**Data segment**

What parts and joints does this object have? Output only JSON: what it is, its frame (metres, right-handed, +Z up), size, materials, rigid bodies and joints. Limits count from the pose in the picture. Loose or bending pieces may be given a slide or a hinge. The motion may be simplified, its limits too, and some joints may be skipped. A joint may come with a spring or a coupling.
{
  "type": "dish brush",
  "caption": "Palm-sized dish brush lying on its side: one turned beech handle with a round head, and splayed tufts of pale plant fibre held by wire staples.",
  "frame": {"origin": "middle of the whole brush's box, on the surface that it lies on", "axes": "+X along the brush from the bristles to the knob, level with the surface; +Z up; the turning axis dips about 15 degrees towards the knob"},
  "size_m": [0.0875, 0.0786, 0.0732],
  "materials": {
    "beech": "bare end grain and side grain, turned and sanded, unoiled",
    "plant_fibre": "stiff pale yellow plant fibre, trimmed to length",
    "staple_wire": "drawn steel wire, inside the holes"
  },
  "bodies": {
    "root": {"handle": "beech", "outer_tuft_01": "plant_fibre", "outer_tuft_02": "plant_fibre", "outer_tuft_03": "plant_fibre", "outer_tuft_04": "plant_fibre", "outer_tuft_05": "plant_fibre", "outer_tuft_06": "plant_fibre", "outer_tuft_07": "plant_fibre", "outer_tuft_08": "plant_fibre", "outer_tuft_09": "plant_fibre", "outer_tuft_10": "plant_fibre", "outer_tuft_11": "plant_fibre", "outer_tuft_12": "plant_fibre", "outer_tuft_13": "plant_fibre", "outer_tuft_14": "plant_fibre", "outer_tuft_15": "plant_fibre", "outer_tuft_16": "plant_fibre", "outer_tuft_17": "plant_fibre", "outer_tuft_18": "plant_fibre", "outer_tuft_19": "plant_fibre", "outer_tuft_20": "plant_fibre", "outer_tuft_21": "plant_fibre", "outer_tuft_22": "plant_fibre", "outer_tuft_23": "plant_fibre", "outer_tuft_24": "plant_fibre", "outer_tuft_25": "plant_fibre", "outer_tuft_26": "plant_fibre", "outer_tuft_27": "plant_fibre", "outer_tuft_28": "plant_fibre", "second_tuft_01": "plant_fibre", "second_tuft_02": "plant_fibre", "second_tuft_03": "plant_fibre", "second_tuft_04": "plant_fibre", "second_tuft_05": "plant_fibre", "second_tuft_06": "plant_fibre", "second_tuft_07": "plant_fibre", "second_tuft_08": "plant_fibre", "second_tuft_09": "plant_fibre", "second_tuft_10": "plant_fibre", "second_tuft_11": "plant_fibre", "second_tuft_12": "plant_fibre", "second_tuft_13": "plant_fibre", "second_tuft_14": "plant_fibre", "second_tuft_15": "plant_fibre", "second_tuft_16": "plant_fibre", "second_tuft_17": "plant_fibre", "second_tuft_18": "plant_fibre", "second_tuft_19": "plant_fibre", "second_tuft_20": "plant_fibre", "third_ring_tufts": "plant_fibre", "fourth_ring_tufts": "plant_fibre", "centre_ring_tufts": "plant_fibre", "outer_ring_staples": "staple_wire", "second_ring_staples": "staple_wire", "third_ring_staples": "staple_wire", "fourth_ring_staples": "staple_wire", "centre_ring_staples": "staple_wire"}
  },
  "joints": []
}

**What needs to be done**
Each line of the material should be duplicated exactly, please.

**Finished task**
What parts and joints does this object have? Output only JSON: what it is, its frame (metres, right-handed, +Z up), size, materials, rigid bodies and joints. Limits count from the pose in the picture. Loose or bending pieces may be given a slide or a hinge. The motion may be simplified, its limits too, and some joints may be skipped. A joint may come with a spring or a coupling.
{
  "type": "dish brush",
  "caption": "Palm-sized dish brush lying on its side: one turned beech handle with a round head, and splayed tufts of pale plant fibre held by wire staples.",
  "frame": {"origin": "middle of the whole brush's box, on the surface that it lies on", "axes": "+X along the brush from the bristles to the knob, level with the surface; +Z up; the turning axis dips about 15 degrees towards the knob"},
  "size_m": [0.0875, 0.0786, 0.0732],
  "materials": {
    "beech": "bare end grain and side grain, turned and sanded, unoiled",
    "plant_fibre": "stiff pale yellow plant fibre, trimmed to length",
    "staple_wire": "drawn steel wire, inside the holes"
  },
  "bodies": {
    "root": {"handle": "beech", "outer_tuft_01": "plant_fibre", "outer_tuft_02": "plant_fibre", "outer_tuft_03": "plant_fibre", "outer_tuft_04": "plant_fibre", "outer_tuft_05": "plant_fibre", "outer_tuft_06": "plant_fibre", "outer_tuft_07": "plant_fibre", "outer_tuft_08": "plant_fibre", "outer_tuft_09": "plant_fibre", "outer_tuft_10": "plant_fibre", "outer_tuft_11": "plant_fibre", "outer_tuft_12": "plant_fibre", "outer_tuft_13": "plant_fibre", "outer_tuft_14": "plant_fibre", "outer_tuft_15": "plant_fibre", "outer_tuft_16": "plant_fibre", "outer_tuft_17": "plant_fibre", "outer_tuft_18": "plant_fibre", "outer_tuft_19": "plant_fibre", "outer_tuft_20": "plant_fibre", "outer_tuft_21": "plant_fibre", "outer_tuft_22": "plant_fibre", "outer_tuft_23": "plant_fibre", "outer_tuft_24": "plant_fibre", "outer_tuft_25": "plant_fibre", "outer_tuft_26": "plant_fibre", "outer_tuft_27": "plant_fibre", "outer_tuft_28": "plant_fibre", "second_tuft_01": "plant_fibre", "second_tuft_02": "plant_fibre", "second_tuft_03": "plant_fibre", "second_tuft_04": "plant_fibre", "second_tuft_05": "plant_fibre", "second_tuft_06": "plant_fibre", "second_tuft_07": "plant_fibre", "second_tuft_08": "plant_fibre", "second_tuft_09": "plant_fibre", "second_tuft_10": "plant_fibre", "second_tuft_11": "plant_fibre", "second_tuft_12": "plant_fibre", "second_tuft_13": "plant_fibre", "second_tuft_14": "plant_fibre", "second_tuft_15": "plant_fibre", "second_tuft_16": "plant_fibre", "second_tuft_17": "plant_fibre", "second_tuft_18": "plant_fibre", "second_tuft_19": "plant_fibre", "second_tuft_20": "plant_fibre", "third_ring_tufts": "plant_fibre", "fourth_ring_tufts": "plant_fibre", "centre_ring_tufts": "plant_fibre", "outer_ring_staples": "staple_wire", "second_ring_staples": "staple_wire", "third_ring_staples": "staple_wire", "fourth_ring_staples": "staple_wire", "centre_ring_staples": "staple_wire"}
  },
  "joints": []
}